TASK GOAL.
Check every line of the material below for the string "with", and return the ones that have it.

RECORDS PROVIDED.
● ● ●

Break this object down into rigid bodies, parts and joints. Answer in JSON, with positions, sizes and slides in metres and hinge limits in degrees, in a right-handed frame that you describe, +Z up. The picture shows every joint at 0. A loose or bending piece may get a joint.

● ● ●

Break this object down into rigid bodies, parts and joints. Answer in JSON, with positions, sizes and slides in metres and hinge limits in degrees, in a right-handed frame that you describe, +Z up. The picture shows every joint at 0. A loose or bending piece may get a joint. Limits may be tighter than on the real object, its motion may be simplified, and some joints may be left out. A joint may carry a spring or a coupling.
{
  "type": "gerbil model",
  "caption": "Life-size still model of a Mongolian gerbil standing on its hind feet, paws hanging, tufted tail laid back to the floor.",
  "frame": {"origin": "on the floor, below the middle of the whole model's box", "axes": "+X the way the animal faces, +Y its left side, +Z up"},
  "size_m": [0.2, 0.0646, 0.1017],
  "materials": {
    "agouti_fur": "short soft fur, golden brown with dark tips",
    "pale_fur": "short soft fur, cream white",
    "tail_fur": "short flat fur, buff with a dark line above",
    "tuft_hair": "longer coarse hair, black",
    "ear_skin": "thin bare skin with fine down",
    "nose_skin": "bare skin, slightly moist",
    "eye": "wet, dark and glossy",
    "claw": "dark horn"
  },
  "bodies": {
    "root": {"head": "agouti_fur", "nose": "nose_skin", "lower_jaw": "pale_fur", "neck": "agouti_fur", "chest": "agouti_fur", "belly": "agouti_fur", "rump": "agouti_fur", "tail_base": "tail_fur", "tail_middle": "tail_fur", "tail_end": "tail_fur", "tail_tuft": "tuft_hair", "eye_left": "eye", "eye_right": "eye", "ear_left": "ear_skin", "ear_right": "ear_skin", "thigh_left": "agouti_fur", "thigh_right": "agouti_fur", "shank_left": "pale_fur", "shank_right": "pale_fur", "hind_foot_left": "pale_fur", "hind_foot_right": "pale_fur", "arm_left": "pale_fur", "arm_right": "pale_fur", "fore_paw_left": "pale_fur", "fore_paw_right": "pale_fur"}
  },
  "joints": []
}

● ● ●

COMPLETE ANSWER.
Break this object down into rigid bodies, parts and joints. Answer in JSON, with positions, sizes and slides in metres and hinge limits in degrees, in a right-handed frame that you describe, +Z up. The picture shows every joint at 0. A loose or bending piece may get a joint.
Break this object down into rigid bodies, parts and joints. Answer in JSON, with positions, sizes and slides in metres and hinge limits in degrees, in a right-handed frame that you describe, +Z up. The picture shows every joint at 0. A loose or bending piece may get a joint. Limits may be tighter than on the real object, its motion may be simplified, and some joints may be left out. A joint may carry a spring or a coupling.
    "agouti_fur": "short soft fur, golden brown with dark tips",
    "tail_fur": "short flat fur, buff with a dark line above",
    "ear_skin": "thin bare skin with fine down",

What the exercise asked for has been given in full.